* DATA BLOCK:
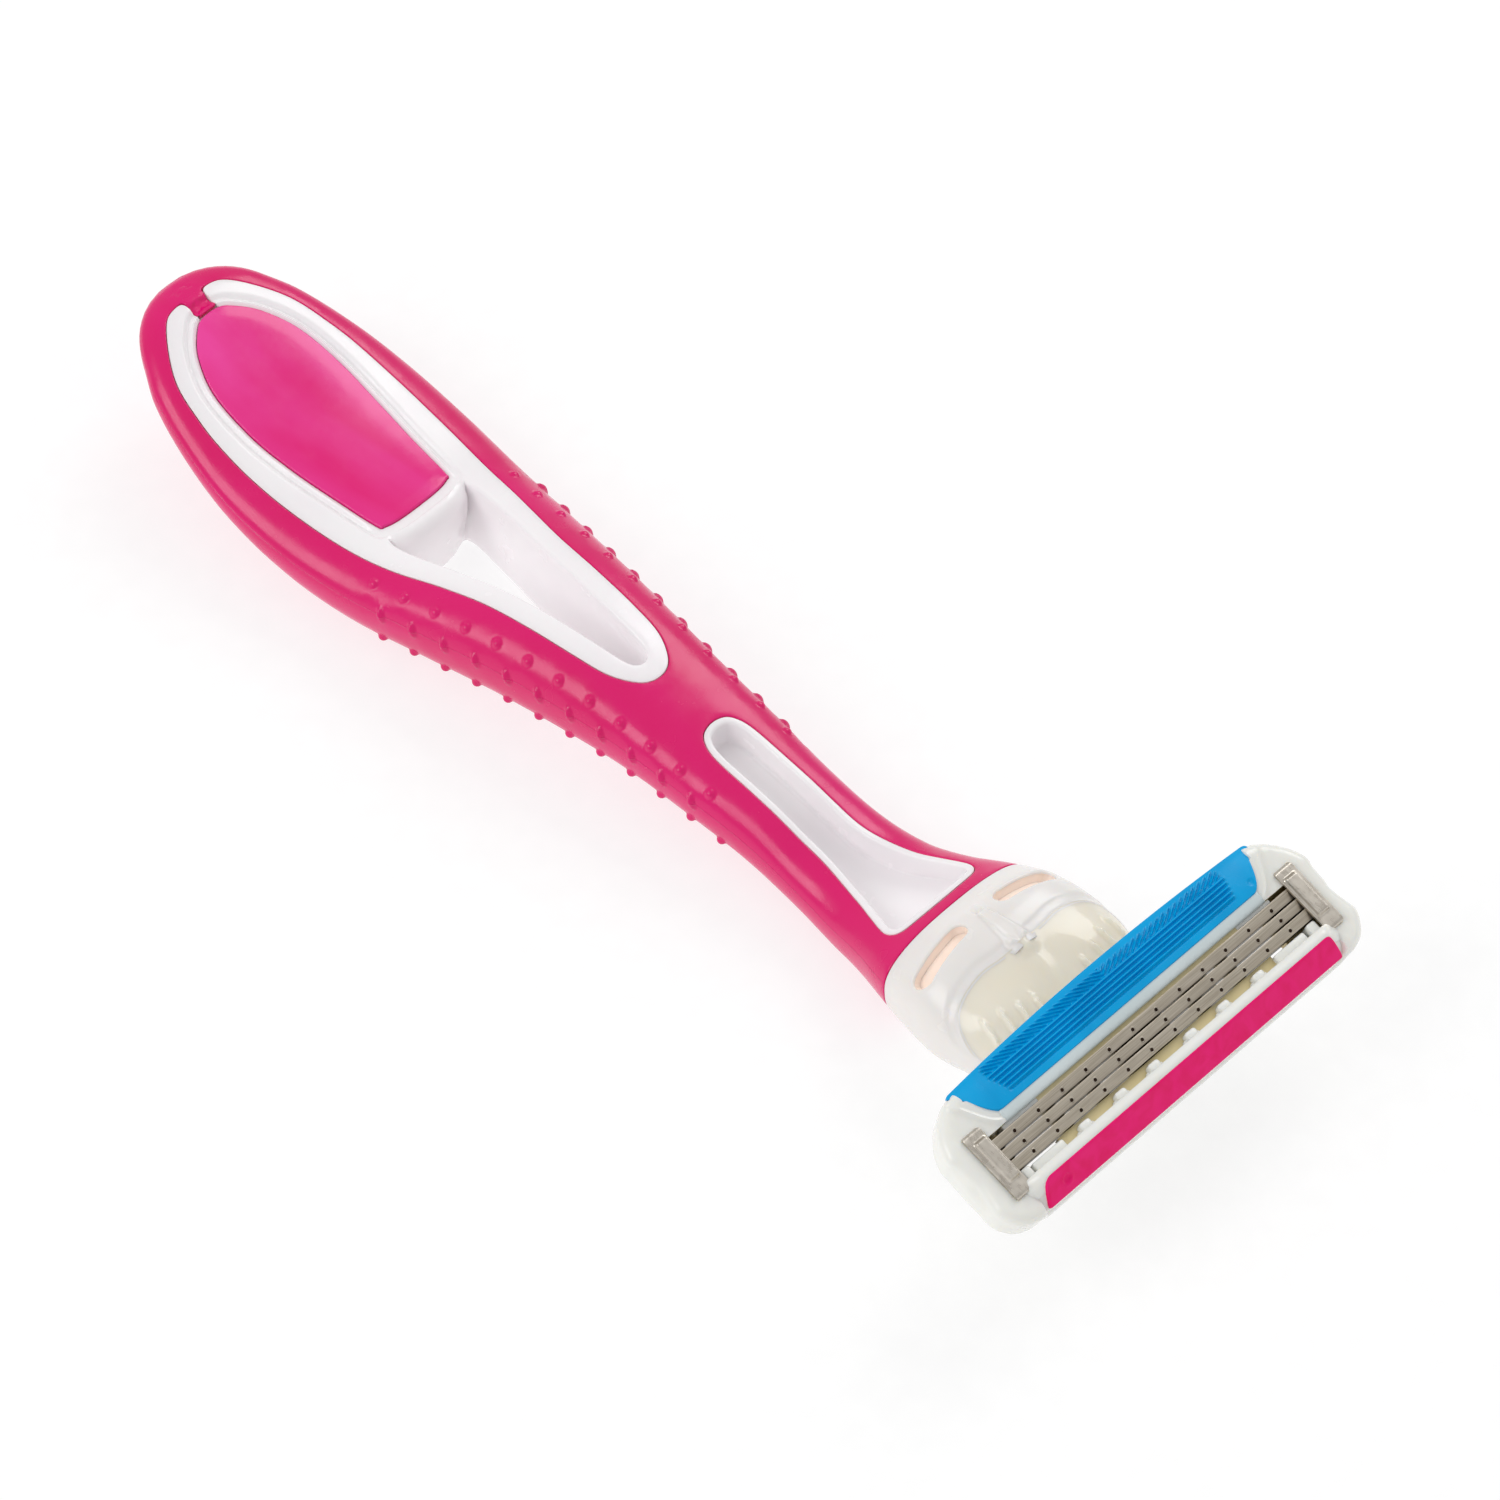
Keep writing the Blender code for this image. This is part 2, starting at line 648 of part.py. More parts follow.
def guard_section(x, grow=0.0):
    """The guard strip's section at x, as (y, z) points: its top with fins, then its underside.

    grow makes the form for its seat instead, which is open above."""
    share = abs(x) / GUARD_HALF
    outer = GUARD_OUTER_Y[0] + (GUARD_OUTER_Y[1] - GUARD_OUTER_Y[0]) * share ** 2 - grow
    slant = (abs(x) - GUARD_INNER_HALF) / (GUARD_HALF - GUARD_INNER_HALF)
    slant = min(max(slant, 0.0), 1.0)
    eased = slant * slant * (3 - 2 * slant)
    inner = GUARD_INNER_Y + (outer + grow + 0.5 - GUARD_INNER_Y) * eased + grow
    fin_window = 1.0 if abs(x) <= FIN_HALF else 0.0

    def top_z(y):
        down = max((GUARD_INNER_Y - y) / (GUARD_INNER_Y - GUARD_OUTER_Y[0]), 0.0)
        return 0.15 - 1.05 * down ** 2.2

    marks = []
    for fin in FIN_Y:
        marks += [(fin + 0.16, 0), (fin + 0.06, 1), (fin - 0.06, 1), (fin - 0.16, 0)]
    top = [(inner, 0)]
    top += [(min(max(y, outer + 0.3), inner - 0.02), lift) for y, lift in marks]
    top += [(outer, 0)]
    if grow:
        upper = [(y, 2.0) for y, _ in top]
    else:
        upper = [(y, top_z(y) + lift * FIN_HEIGHT * fin_window) for y, lift in top]
    floor = -GUARD_THICK - grow
    lower = [(outer, top_z(outer) - GUARD_THICK * 0.6 - grow), (outer + 0.35, floor - 0.6), (inner, floor)]
    return upper + lower


def guard_loft(name, grow, finish=None):
    ends = [GUARD_HALF + grow, 18.2, 17.6, 17.0, 16.4, 15.8, 15.2, FIN_HALF + 0.3, FIN_HALF, 9.0, 4.5]
    stations = [-x for x in ends] + [0.0] + list(reversed(ends))
    rings = [[Vector((x, y, z)) for y, z in guard_section(x, grow)] for x in stations]
    return loft(name, rings, finish)


def strip_form(name, grow, finish=None):
    """The slanted strip: a trapezoid of even thickness, longer at its foot."""
    across = STRIP_FOOT - STRIP_TOP
    outward = Vector((0, -across.z, across.y)).normalized()
    along = across.normalized()
    bm = bmesh.new()
    corners = []
    for edge, half in ((STRIP_TOP - along * grow, STRIP_HALF[0] + grow),
                       (STRIP_FOOT + along * grow, STRIP_HALF[1] + grow)):
        for x in (-half, half):
            corners.append(edge + Vector((x, 0, 0)))
    order = [corners[0], corners[1], corners[3], corners[2]]
    lift = outward * (2.0 if grow else 0.0)
    face = bm.faces.new([bm.verts.new(c + lift) for c in order])
    raised = bmesh.ops.extrude_face_region(bm, geom=[face])
    moved = [v for v in raised["geom"] if isinstance(v, bmesh.types.BMVert)]
    bmesh.ops.translate(bm, vec=-outward * (STRIP_THICK + grow) - lift, verts=moved)
    made = object_from(name, bm, finish)
    return made


def cartridge_housing():
    low, high = HOUSING_Z
    outline = rounded_rectangle(HOUSING_HALF, HOUSING_Y[0], HOUSING_Y[1], HOUSING_CORNER)
    body = prism("cartridge_housing", outline, low, high, "housing")
    bevel(body, 0.7, 3)
    bar = [(2.7, -4.3), (2.7, 0.7), (2.95, 0.95), (3.55, 1.1), (5.75, -1.15), (5.9, -1.8), (5.2, -4.2)]
    join(body, side_prism("cap_bar", bar, -18.9, 18.9))
    tongue_and_lugs(body)
    x = BLADE_POCKET_HALF
    cut(body, box("blade_pocket", (-x, BLADE_POCKET_Y[0], BLADE_POCKET_Z), (x, BLADE_POCKET_Y[1], 3.0)))
    walls = [-RINSE_HALF] + sorted([-r for r in RIB_X] + list(RIB_X)) + [RINSE_HALF]
    for k, (a, b) in enumerate(zip(walls, walls[1:])):
        half_rib = RIB_WIDTH / 2
        start = a + (half_rib if k else 0.0)
        end = b - (half_rib if k < len(walls) - 2 else 0.0)
        cut(body, box(f"rinse_bay_{k}", (start, RINSE_Y[0], -8.0 if k != 3 else -3.6), (end, RINSE_Y[1] - 0.02, 3.0)))
    cut(body, guard_loft("guard_seat", 0.12), strip_form("strip_seat", 0.1))
    for side in (1, -1):
        for end in (1, -1):
            xs = sorted((side * (CLIP_X[0] - FINE_GAP), side * (CLIP_X[1] + FINE_GAP)))
            ys = sorted((end * (CLIP_HALF - CLIP_LEG - FINE_GAP), end * (CLIP_HALF + FINE_GAP)))
            cut(body, box(f"clip_slot_{side}_{end}", (xs[0], ys[0], -8.0), (xs[1], ys[1], 3.0)))
        land = sorted((side * (CLIP_X[0] - FINE_GAP), side * (CLIP_X[1] + FINE_GAP)))
        cut(body, box(f"clip_land_{side}", (land[0], -CLIP_HALF - FINE_GAP, -CLIP_THICK - FINE_GAP),
                      (land[1], CLIP_HALF + FINE_GAP, 3.0)))
    return on_head_with_cutters(body)


def on_head_with_cutters(body):
    """Hangs a piece and everything that its Booleans use on the pivot's empty."""
    seen = []

    def gather(piece):
        for step in piece.modifiers:
            if step.type == "BOOLEAN" and step.object not in seen:
                seen.append(step.object)
                gather(step.object)

    gather(body)
    on_head(body, *seen)
    return body


def tongue_and_lugs(body):
    """Lugs that hold the pivot pins, and the tongue that the plunger pushes."""
    for side in (1, -1):
        arc = [
            (PIVOT_FACE.y + BOSS_RADIUS * math.cos(t), PIVOT_FACE.z + BOSS_RADIUS * math.sin(t))
            for t in np.linspace(math.radians(180), math.radians(360), 13)
        ]
        outline = arc + [(PIVOT_FACE.y + 1.9, -4.0), (PIVOT_FACE.y - 1.9, -4.0)]
        low, high = sorted((side * LUG_X[0], side * LUG_X[1]))
        lug = side_prism(f"lug_form_{side}", outline, low, high)
        join(body, lug)
        centre = (side * (LUG_X[0] + LUG_X[1]) / 2, PIVOT_FACE.y, PIVOT_FACE.z)
        cut(body, cylinder(f"lug_bore_{side}", PIN_RADIUS + 0.03, centre, 3.0, (1, 0, 0)))
    turn = Matrix.Rotation(-FACE_TILT, 3, "X")
    nose = PIVOT_FACE + turn @ (cam_centre() - PIVOT)
    away = (nose - Vector((0, 0.4, -4.2))).normalized()
    side_way = Vector((0, -away.z, away.y))
    heading = math.atan2(away.z, away.y)
    outline = [
        (nose.y + CAM_NOSE * math.cos(t), nose.z + CAM_NOSE * math.sin(t))
        for t in np.linspace(heading - math.pi / 2, heading + math.pi / 2, 11)
    ]
    for sign in (1, -1):
        root = Vector((0, 0.4, -3.4)) + side_way * sign * 1.3
        outline.append((root.y, root.z))
    join(body, side_prism("tongue", outline, -TONGUE_HALF, TONGUE_HALF))


def pivot_pin(side):
    name = "pivot_pin_left" if side < 0 else "pivot_pin_right"
    low, high = ARM_X[0] + 0.1, LUG_X[1]
    centre = (side * (low + high) / 2, PIVOT_FACE.y, PIVOT_FACE.z)
    pin = cylinder(name, PIN_RADIUS, centre, high - low, (1, 0, 0), "pin")
    bevel(pin, 0.12)
    return on_head(pin)


def blade_form(name, y_edge):
    """A thin strip, ground to an edge on the guard side and sloping down to the cap side."""
    slope = Vector((math.cos(BLADE_SLOPE), math.sin(BLADE_SLOPE)))
    down = Vector((slope.y, -slope.x))
    edge = Vector((y_edge, BLADE_EDGE_Z))
    ground = 0.3
    outline = [
        edge + down * BLADE_THICK * 0.4,
        edge + slope * ground,
        edge + slope * BLADE_WIDTH,
        edge + slope * BLADE_WIDTH + down * BLADE_THICK,
        edge + slope * ground + down * BLADE_THICK,
    ]
    return on_head(side_prism(name, outline, -BLADE_HALF, BLADE_HALF, "steel"))


def support_form(name, y_edge):
    """The bent strip under a blade: a sloping platform, and a leg that slides in the housing."""
    slope = Vector((math.cos(BLADE_SLOPE), math.sin(BLADE_SLOPE)))
    down = Vector((slope.y, -slope.x))
    edge = Vector((y_edge, BLADE_EDGE_Z)) + down * (BLADE_THICK + 0.03)
    front, rear = edge + slope * 0.4, edge + slope * 1.2
    leg_in = rear.x - SUPPORT_THICK
    inner = edge + slope * (1.2 - SUPPORT_THICK) + down * SUPPORT_THICK
    outline = [
        front,
        rear,
        Vector((rear.x, SUPPORT_LEG_Z)),
        Vector((leg_in, SUPPORT_LEG_Z)),
        Vector((leg_in, inner.y)),
        front + down * SUPPORT_THICK,
    ]
    return on_head(side_prism(name, outline, -BLADE_HALF + 0.2, BLADE_HALF - 0.2, "steel"))


def retaining_clip(side):
    """A staple over the blade ends: a plate with two legs, their tips bent in under the housing."""
    name = "clip_left" if side < 0 else "clip_right"
    half, leg, thick = CLIP_HALF, CLIP_LEG, CLIP_THICK
    foot = HOUSING_Z[0] - FINE_GAP
    outline = [
        (-half, CLIP_BOTTOM), (-half, -0.2), (-half + 0.2, 0.0), (half - 0.2, 0.0), (half, -0.2),
        (half, CLIP_BOTTOM), (half - 1.3, CLIP_BOTTOM), (half - 1.3, foot), (half - leg, foot),
        (half - leg, -thick), (-half + leg, -thick), (-half + leg, foot),
        (-half + 1.3, foot), (-half + 1.3, CLIP_BOTTOM),
    ]
    low, high = sorted((side * CLIP_X[0], side * CLIP_X[1]))
    clip = side_prism(name, outline, low, high, "clip")
    middle = side * (CLIP_X[0] + CLIP_X[1]) / 2
    boss = box(f"clip_boss_{side}", (middle - 0.62, -2.7, -0.1), (middle + 0.62, 2.7, 0.16))
    bevel(boss, 0.12, 2)
    join(clip, boss)
    return on_head_with_cutters(clip)


def cartridge():
    cartridge_housing()
    on_head(guard_loft("guard_strip", 0.0, "guard"))
    strip = strip_form("lubricating_strip", 0.0, "strip")
    bevel(strip, 0.15)
    on_head(strip)
    for side in (-1, 1):
        retaining_clip(side)
        pivot_pin(side)
    for k in range(3):
        y_edge = (k - 1) * BLADE_PITCH - BLADE_PITCH / 2
        blade_form(f"blade_{k + 1}", y_edge)
        support_form(f"blade_support_{k + 1}", y_edge)


handle_core()
grip_overmould()
palm_pad()
neck_shell()
return_plunger()
return_spring()
cartridge()
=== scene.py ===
"""Looks of the cartridge razor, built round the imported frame.

Lengths are in millimetres until a mesh is made. The handle's pieces are patches of one
body surface, given by stations along +Y, with sections that are half a closed curve from
the underside to the top. The cartridge is drawn in its face frame: x along the blades,
y towards the cap side and z out of the shaving face, with the middle blade at the origin.
"""

import math

import bmesh
import bpy
import numpy as np
from mathutils import Matrix, Vector
from mathutils.geometry import delaunay_2d_cdt


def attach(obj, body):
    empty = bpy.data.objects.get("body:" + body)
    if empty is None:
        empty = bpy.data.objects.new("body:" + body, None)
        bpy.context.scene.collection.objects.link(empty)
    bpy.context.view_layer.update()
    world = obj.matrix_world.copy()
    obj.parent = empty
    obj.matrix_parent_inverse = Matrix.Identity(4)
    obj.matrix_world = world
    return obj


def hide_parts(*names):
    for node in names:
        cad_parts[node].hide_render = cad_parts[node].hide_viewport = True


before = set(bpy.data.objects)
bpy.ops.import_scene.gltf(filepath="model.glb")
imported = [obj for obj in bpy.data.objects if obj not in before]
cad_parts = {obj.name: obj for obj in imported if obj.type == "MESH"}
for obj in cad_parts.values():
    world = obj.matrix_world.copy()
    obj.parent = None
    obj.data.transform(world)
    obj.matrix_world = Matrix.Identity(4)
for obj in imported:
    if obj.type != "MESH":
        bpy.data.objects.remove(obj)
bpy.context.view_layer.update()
MM = 0.001
TOP = math.pi / 2

# ---- Sizes of the handle ----------------------------------------------------------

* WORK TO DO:
Each line from the one containing "handle_core()" to the end of the listing above should be copied exactly, and nothing else.

* ANSWER TO THE EXERCISE:
handle_core()
grip_overmould()
palm_pad()
neck_shell()
return_plunger()
return_spring()
cartridge()
=== scene.py ===
"""Looks of the cartridge razor, built round the imported frame.

Lengths are in millimetres until a mesh is made. The handle's pieces are patches of one
body surface, given by stations along +Y, with sections that are half a closed curve from
the underside to the top. The cartridge is drawn in its face frame: x along the blades,
y towards the cap side and z out of the shaving face, with the middle blade at the origin.
"""

import math

import bmesh
import bpy
import numpy as np
from mathutils import Matrix, Vector
from mathutils.geometry import delaunay_2d_cdt


def attach(obj, body):
    empty = bpy.data.objects.get("body:" + body)
    if empty is None:
        empty = bpy.data.objects.new("body:" + body, None)
        bpy.context.scene.collection.objects.link(empty)
    bpy.context.view_layer.update()
    world = obj.matrix_world.copy()
    obj.parent = empty
    obj.matrix_parent_inverse = Matrix.Identity(4)
    obj.matrix_world = world
    return obj


def hide_parts(*names):
    for node in names:
        cad_parts[node].hide_render = cad_parts[node].hide_viewport = True


before = set(bpy.data.objects)
bpy.ops.import_scene.gltf(filepath="model.glb")
imported = [obj for obj in bpy.data.objects if obj not in before]
cad_parts = {obj.name: obj for obj in imported if obj.type == "MESH"}
for obj in cad_parts.values():
    world = obj.matrix_world.copy()
    obj.parent = None
    obj.data.transform(world)
    obj.matrix_world = Matrix.Identity(4)
for obj in imported:
    if obj.type != "MESH":
        bpy.data.objects.remove(obj)
bpy.context.view_layer.update()
MM = 0.001
TOP = math.pi / 2

# ---- Sizes of the handle ----------------------------------------------------------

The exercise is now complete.